Luckily, we can still get in on the fun today in a veritable revival of the Victorian-era flea circus. Gertsacov takes his show all over the world based on booking requests, but lately has been hosting circuses at the Garfield Park Conservatory in Chicago. His fleas do three main tricks: “They pull chariots in a chariot race, a flea walks on the tightwire while balancing a miniature chair and pole, and there’s a death-defying finale, where the fleas get shot out of a cannon through the flaming hoop of death and into their lavishly decorated trailer,” he said. Gertsacov’s show lasts about 45 minutes and also includes an illustrated lesson on fleas, “flea verse” poetry, and a flea market beforehand selling what he says is the world’s smallest show program.
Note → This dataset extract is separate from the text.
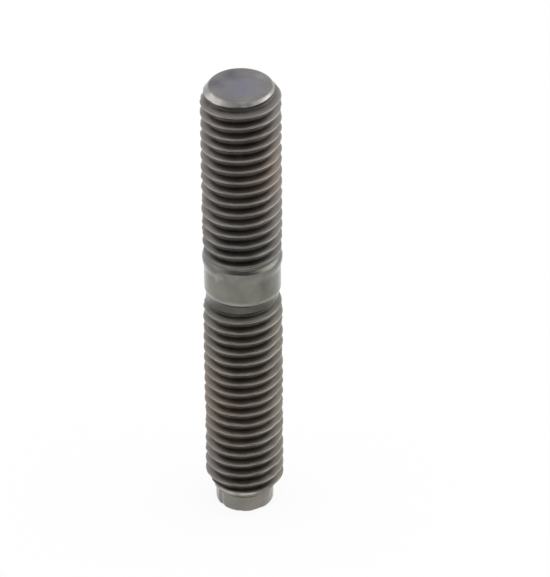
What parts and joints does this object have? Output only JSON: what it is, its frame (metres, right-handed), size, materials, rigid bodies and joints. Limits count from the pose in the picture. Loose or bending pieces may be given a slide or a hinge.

“The program is a guaranteed collectible item, guaranteed to go up in value at least 10 percent over the next 10 years,” he said. “If you don’t believe me, come back in 10 years and I’ll purchase it back from you for 11 cents. On some level, if you haven’t been bamboozled by the flea circus guy for a dime, have you really seen the show?”
On the east coast, flea fanatics can catch Maine’s Dr. Wilson’s Flea Circus—An Extraordinary Entomological Exhibition Featuring Trained Fleas Executing Acts of Skill and Daring,” where the fleas push heavy objects (“the equivalent of a grown man pushing a weight of twenty-three tons,” the website says), tackle the flying trapeze, and rear up on their hind legs like miniature angry bears.

Heading somewhere else in the world? The international flea circus directory lists more than 30 shows in the United States alone, and even more abroad in the UK, Ireland, Australasia, Europe, Israel, Mexico and South Africa.

“The flea circus, like other sideshow and circus skills, is a direct connection to a simpler time unmediated by electronics and filled with the simple ability to wonder at the marvelous world around us,” Gertsacov said. “I would argue that the ability to wonder is one of the things that separate humans from beasts.”